Since there’s so many category levels in the zip code. I group them based on the coordinate, round based on the nearest integers. Then for each of the group, I take the average of latitude and longitude. I create buble chart in the map. The higher the bubble, the higher the population in the area. Divergent colors describe the difference between obama and romney contributors. More blue means more contributors to Obama, brown means both contributors are roughly equal.

zip_map.by_coor = group_by(zip_map.filtered,round(latitude),round(longitude))%>%
  summarise(latmean = mean(latitude),
            lonmean = mean(longitude),
            OfromR = table(cand_nm)["Obama, Barack"] - table(cand_nm)["Romney, Mitt"],
            count = n()) %>%

#Create the ggmap,
# map =background of New York, stamen
# x = longitude
# y = latitude
# color = difference of Obama to Romney
# alpha = darker per 20 count
# size = based on the population in the area
# Color palette from Red to Blu
ggmap(map,fullpage = T)+
                 size =count))+scale_size_area(max_size=50,breaks=c(1000,5000,10000,50000),guide=F)+
  scale_colour_distiller(palette = 'RdBu',
                         guide=guide_legend(title="difference contributors"))+
  ggtitle('Map of New York contributors in 2012, for Obama and Romney')

We can see that majority of the contributors live in New York, the rest is scattered around New York. Contributors in NY city have sided with Obama the most than other area. This could also happen because this area have the highest population.Contributors in similar area(represented by its longtitude and latitude) have roughly equal differrence. But once again, this could also happen because it’s too small to notice the difference.We can’t neighborhood are in this level.But this serve as a good estimate of difference contributors across similar area.


In this section I use hypothesis testing to see whether there is a relationship between neighborhood of contributors to candidates they’re contributing. I set my hypothesis as follows:

Python is used to wrangle the data. If you know R equivalent to these following codes, feel free to comment below.Basically what I do are filter the data first into two major candidates, Barack Obama and Mitt Romney.Next, the data filtered is to only include 9-length zipcodes instead of 5-length zipcodes.
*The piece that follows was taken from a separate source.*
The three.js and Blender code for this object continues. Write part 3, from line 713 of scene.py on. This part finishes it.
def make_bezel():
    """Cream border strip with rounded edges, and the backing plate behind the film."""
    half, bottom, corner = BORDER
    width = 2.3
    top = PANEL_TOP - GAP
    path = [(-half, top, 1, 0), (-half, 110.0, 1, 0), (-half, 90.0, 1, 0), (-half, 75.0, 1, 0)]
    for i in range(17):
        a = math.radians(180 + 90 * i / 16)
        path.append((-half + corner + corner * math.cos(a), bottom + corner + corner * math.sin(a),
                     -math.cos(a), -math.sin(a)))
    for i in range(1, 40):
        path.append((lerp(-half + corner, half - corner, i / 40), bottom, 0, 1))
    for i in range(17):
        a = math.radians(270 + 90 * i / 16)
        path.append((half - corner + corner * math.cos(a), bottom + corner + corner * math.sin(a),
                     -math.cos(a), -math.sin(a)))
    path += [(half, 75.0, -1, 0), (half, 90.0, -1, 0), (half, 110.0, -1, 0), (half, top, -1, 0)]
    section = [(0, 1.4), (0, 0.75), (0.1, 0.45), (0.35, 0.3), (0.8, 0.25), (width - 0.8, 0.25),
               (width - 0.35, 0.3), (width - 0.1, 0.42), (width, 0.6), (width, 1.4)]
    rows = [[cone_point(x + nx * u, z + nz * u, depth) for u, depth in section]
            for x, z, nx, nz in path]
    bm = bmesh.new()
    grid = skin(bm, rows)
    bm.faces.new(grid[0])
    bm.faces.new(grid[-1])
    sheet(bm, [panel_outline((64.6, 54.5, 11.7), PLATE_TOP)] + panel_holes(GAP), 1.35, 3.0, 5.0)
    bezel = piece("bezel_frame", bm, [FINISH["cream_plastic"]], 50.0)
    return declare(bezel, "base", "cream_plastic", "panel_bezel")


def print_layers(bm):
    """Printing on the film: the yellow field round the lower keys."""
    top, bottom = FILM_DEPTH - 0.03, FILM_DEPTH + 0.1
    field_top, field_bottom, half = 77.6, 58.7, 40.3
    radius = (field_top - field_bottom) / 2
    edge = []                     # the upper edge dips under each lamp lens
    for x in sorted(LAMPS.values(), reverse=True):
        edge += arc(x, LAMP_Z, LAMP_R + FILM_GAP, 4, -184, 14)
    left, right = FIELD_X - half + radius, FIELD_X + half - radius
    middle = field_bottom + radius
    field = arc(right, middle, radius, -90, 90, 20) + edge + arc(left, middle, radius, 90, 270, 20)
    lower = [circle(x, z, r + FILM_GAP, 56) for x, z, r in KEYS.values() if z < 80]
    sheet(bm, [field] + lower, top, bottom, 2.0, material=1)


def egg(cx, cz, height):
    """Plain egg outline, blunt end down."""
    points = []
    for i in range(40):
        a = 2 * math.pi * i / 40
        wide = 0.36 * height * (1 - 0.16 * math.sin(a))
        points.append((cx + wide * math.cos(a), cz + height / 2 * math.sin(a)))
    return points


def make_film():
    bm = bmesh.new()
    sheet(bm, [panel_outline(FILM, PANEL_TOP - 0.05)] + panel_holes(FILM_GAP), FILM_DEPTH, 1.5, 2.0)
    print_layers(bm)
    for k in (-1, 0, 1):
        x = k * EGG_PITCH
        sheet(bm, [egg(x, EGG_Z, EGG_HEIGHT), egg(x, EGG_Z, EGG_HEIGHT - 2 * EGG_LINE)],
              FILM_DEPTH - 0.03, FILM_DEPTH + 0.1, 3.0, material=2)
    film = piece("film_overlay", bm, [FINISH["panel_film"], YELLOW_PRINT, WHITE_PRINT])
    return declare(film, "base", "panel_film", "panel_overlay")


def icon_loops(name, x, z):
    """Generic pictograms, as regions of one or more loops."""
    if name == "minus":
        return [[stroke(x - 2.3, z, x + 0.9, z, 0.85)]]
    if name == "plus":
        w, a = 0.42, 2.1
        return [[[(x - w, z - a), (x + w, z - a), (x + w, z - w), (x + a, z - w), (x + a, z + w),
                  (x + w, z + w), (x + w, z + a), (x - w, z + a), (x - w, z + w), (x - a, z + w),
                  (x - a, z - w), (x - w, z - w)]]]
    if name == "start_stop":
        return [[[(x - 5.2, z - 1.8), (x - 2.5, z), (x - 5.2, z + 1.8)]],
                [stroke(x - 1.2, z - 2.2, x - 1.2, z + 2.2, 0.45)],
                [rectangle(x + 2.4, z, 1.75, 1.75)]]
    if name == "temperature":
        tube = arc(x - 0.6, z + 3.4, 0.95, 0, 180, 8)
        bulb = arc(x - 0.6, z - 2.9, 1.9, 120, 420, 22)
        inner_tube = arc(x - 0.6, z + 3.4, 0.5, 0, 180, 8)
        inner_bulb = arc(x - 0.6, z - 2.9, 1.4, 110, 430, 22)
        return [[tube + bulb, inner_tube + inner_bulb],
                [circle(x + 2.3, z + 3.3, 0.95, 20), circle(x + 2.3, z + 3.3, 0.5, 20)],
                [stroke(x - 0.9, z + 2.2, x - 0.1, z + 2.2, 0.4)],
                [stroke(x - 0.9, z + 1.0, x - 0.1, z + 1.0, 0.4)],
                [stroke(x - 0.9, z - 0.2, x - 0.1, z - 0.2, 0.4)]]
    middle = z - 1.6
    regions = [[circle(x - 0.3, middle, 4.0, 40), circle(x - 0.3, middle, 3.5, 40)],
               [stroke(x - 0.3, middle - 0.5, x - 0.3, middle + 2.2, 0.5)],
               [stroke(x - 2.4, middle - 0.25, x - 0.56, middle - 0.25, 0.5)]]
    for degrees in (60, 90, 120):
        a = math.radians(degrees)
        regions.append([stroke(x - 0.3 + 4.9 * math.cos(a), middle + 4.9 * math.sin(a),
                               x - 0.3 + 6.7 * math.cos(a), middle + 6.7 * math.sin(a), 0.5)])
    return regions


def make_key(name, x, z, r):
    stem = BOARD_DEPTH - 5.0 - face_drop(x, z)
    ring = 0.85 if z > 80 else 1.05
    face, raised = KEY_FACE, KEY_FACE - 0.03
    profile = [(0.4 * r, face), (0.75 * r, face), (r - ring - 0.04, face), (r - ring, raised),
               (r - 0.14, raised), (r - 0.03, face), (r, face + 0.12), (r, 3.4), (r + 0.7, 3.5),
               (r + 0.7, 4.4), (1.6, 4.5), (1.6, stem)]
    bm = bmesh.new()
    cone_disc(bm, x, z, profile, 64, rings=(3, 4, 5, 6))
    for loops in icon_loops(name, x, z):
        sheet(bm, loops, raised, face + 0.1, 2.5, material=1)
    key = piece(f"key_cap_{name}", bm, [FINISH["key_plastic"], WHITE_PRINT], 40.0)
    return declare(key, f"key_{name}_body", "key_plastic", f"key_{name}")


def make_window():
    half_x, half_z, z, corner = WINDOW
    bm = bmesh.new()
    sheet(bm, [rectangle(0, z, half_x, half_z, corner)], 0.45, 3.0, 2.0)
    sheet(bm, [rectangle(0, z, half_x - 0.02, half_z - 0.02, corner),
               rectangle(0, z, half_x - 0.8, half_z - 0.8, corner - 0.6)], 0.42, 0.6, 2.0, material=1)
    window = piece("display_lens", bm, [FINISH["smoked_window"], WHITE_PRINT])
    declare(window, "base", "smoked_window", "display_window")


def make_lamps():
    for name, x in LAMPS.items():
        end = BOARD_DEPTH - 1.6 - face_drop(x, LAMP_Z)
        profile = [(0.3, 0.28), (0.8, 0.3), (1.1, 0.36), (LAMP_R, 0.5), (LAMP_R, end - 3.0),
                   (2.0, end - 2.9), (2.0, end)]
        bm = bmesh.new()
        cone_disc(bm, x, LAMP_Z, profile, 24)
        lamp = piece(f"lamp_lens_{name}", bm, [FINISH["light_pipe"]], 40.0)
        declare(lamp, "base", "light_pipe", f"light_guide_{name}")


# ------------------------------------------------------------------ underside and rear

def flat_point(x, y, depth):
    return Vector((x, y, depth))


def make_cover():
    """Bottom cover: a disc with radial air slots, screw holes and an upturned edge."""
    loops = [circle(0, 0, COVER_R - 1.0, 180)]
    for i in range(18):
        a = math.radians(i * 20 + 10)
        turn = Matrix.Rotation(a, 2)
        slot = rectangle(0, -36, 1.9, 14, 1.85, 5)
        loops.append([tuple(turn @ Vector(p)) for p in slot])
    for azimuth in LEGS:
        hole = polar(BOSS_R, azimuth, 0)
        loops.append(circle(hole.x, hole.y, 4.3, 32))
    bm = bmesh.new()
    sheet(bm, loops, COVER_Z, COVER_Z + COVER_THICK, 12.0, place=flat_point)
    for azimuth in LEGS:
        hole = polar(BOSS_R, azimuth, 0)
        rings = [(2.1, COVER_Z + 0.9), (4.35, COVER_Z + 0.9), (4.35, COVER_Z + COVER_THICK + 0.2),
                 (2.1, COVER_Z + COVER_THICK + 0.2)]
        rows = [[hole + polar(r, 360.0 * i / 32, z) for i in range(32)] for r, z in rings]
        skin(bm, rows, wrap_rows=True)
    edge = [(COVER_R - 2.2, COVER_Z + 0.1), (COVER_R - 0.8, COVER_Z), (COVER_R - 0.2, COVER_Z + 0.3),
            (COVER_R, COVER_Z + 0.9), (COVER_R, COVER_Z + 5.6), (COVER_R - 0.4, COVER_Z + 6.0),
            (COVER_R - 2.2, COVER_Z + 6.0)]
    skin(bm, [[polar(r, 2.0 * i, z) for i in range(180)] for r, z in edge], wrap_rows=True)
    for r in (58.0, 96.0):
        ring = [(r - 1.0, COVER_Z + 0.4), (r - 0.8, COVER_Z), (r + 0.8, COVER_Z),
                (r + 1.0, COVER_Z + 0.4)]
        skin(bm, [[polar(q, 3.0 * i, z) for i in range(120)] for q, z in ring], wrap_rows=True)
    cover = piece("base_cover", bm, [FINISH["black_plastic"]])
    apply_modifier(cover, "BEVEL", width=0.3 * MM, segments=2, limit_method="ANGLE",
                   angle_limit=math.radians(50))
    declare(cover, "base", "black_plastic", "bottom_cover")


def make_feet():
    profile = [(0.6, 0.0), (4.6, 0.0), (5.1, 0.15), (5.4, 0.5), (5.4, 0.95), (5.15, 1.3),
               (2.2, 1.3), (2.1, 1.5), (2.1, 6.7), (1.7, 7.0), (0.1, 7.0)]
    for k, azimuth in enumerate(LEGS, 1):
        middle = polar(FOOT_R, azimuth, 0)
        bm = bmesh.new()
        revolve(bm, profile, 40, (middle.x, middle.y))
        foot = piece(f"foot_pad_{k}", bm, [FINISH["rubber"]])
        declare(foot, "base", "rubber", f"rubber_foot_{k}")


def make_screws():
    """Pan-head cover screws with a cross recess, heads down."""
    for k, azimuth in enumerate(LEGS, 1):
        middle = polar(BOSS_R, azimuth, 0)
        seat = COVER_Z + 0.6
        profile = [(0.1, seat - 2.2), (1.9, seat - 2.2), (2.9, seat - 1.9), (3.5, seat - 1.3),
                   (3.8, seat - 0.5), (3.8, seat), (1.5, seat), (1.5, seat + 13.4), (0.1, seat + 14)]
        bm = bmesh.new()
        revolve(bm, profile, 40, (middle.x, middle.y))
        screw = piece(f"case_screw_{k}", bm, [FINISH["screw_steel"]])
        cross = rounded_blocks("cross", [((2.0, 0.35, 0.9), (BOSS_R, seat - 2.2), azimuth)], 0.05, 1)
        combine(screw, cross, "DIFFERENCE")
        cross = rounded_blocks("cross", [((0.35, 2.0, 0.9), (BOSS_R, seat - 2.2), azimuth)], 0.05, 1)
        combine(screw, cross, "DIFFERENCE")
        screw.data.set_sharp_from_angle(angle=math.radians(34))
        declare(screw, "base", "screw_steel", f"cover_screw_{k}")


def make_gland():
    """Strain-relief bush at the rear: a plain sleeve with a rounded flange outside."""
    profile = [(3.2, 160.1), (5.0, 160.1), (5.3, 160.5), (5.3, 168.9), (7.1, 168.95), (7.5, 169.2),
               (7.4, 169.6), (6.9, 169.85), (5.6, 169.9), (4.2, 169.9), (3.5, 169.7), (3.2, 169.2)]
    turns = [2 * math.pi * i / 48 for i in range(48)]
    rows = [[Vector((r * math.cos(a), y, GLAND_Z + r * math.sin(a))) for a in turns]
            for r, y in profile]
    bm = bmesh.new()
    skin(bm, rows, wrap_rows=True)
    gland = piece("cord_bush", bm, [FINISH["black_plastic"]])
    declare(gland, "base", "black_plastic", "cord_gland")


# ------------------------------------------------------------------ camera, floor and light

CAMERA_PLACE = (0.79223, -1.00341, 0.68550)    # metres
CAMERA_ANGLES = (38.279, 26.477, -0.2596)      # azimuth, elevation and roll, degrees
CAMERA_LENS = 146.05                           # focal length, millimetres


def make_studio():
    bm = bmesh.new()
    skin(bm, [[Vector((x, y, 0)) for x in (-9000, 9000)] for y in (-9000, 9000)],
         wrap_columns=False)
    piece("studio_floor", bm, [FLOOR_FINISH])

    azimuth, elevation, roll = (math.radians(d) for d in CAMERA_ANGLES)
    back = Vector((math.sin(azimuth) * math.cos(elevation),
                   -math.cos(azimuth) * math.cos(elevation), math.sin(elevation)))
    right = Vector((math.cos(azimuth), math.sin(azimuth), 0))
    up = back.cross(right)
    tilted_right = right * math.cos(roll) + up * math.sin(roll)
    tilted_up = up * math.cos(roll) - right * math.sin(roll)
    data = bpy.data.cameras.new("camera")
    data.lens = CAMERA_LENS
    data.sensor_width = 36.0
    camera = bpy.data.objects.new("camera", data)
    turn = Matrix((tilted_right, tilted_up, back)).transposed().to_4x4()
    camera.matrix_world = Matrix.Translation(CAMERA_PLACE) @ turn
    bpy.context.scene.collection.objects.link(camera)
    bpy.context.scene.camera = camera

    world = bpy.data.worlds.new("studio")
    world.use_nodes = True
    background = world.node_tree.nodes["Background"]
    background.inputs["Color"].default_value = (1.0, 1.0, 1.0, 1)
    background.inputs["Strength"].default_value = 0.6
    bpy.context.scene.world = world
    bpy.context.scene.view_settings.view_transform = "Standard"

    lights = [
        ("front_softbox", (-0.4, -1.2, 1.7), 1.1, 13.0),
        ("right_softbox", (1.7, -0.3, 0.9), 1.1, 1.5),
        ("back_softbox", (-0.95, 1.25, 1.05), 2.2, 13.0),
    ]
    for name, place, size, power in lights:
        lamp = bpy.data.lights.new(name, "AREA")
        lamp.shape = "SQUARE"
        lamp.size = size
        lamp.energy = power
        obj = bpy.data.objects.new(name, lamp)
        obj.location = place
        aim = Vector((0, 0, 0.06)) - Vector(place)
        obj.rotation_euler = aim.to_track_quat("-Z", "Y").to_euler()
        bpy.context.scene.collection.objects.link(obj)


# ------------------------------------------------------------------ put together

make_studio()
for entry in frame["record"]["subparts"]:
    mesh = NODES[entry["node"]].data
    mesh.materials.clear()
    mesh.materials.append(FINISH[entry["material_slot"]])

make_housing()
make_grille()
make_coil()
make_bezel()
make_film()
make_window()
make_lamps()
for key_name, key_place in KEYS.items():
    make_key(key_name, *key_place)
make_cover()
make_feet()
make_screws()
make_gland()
This is to ensure that the zipcodes area are narrower.

import pandas as pd
# #Read csv files
 df = pd.read_csv('fc2012ny.csv')
# #Turn 'contbr_zip' column into string
df.contbr_zip = x : str(x).split('.')[0])
# #Only observe candidates campaign for Barack Obama and Mitt Romney. 
# #Filter the zipcodes with only length 9. Because the zipcodes with length 5 is too many and the area is too wide to observe.
# #filter column dataframe to only candidate name and the zipcode of financial contributors.
 df2 = df[(df.cand_nm.isin(['Obama, Barack', 'Romney, Mitt'])) & ( == 9)][['cand_nm','contbr_zip']]
# #Create contigency table between both columns
dfc = pd.crosstab(df2.contbr_zip,df2.cand_nm)
# #Filter each cell to allow only above 5. This is used to assure that each cell is independent.
# #The zip_code that pass the criteria, feed back into the dataframe as a filter.
df3 = df2[df2.contbr_zip.isin(dfc[dfc.applymap(lambda x : x > 5)].dropna().index)]
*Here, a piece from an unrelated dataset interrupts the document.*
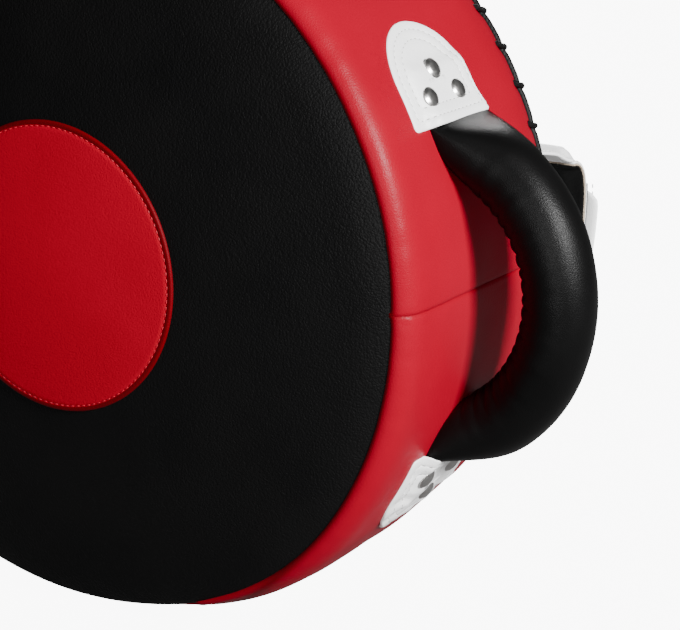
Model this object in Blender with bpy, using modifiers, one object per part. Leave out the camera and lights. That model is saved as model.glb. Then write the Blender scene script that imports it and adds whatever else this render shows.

The data is loaded into R, and you can see the first 10 table below showing contributors count for each zipcodes and each candidates.
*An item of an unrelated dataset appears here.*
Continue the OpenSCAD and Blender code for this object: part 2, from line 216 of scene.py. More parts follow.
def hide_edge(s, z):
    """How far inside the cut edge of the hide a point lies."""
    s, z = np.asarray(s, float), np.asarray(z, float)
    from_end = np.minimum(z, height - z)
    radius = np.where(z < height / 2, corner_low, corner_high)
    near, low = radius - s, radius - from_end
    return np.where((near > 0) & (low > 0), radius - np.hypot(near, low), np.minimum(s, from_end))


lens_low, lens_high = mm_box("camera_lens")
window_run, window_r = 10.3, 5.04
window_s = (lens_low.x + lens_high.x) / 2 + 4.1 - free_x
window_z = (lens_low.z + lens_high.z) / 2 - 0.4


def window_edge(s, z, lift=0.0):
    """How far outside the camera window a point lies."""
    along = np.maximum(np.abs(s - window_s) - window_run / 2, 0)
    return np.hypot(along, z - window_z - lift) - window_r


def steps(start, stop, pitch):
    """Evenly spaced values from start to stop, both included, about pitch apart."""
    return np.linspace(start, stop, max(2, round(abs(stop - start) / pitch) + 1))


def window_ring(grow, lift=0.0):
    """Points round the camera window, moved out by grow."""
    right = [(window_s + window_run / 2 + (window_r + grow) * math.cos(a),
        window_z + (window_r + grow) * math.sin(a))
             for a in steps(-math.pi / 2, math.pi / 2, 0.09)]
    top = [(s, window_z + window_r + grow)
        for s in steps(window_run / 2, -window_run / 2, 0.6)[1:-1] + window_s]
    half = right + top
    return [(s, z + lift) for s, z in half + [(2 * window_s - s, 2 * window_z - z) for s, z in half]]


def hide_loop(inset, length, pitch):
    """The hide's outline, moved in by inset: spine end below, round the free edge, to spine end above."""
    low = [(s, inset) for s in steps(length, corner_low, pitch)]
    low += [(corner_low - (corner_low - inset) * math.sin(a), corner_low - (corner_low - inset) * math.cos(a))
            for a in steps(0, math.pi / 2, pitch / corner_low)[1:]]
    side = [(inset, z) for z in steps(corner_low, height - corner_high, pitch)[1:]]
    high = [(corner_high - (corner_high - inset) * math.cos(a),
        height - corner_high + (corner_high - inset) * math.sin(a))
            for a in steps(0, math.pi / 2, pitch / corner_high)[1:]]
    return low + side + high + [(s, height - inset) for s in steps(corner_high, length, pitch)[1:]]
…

df_cleaned = read.csv('fc2012ny-cleaned.csv')
## H_0: Response and explanatory variable are independent.
## H_A: Response and explanatory variable are dependent.
##  Pearson's Chi-squared test with simulated p-value (based on 10000
##  replicates)
## data:  y_table
## X-squared = 825.1471, df = NA, p-value = 9.999e-05

The p-value is practically 0 in simulation test. Thus using 5% significance level, I reject the null hypothesis, and conclude that the data provide convincing evidence that in 2012 presidential election, financial contributors’ neighborhood and the candidates they’re contributing are dependent.

The method used is chi-square independence test, since there are no other methods to choose when testing the relationship of both categorical variables, across several groups. Hypothesis testing simulation based is chosen because the sample size is too small(in particular, for Romney).


So where will this left us? Well we know for the fact that even the closest level area, neighborhood is correlated on how people financially contributing candidates in 2012 US Election. So not just any strategic area, but area where it has many potential financial contributors is one of the important factors. They could win votes and financial contributions, which would drive their campaign even more.

There’s still another potential lurking variable that we may have to pay attention. We know that family, workplace, candidates’s opinion can be a factor of contributors to choose. Neighborhood is more likely not as a significant factor, but one can’t simply ignore this variable.

Things can be done with more accurately. For example, we could group zip code and their donations, see which neighborhood has large donations, vs those with small donations. This could be beneficial for candidates, regardless whoever they be, they could run a campaign in that area. The buble chart for map can also incorporate donations. Buble size is not vary by the population anymore, but by the donations. That way we know how big the donations for particular area, and color the difference of donations between two main candidates.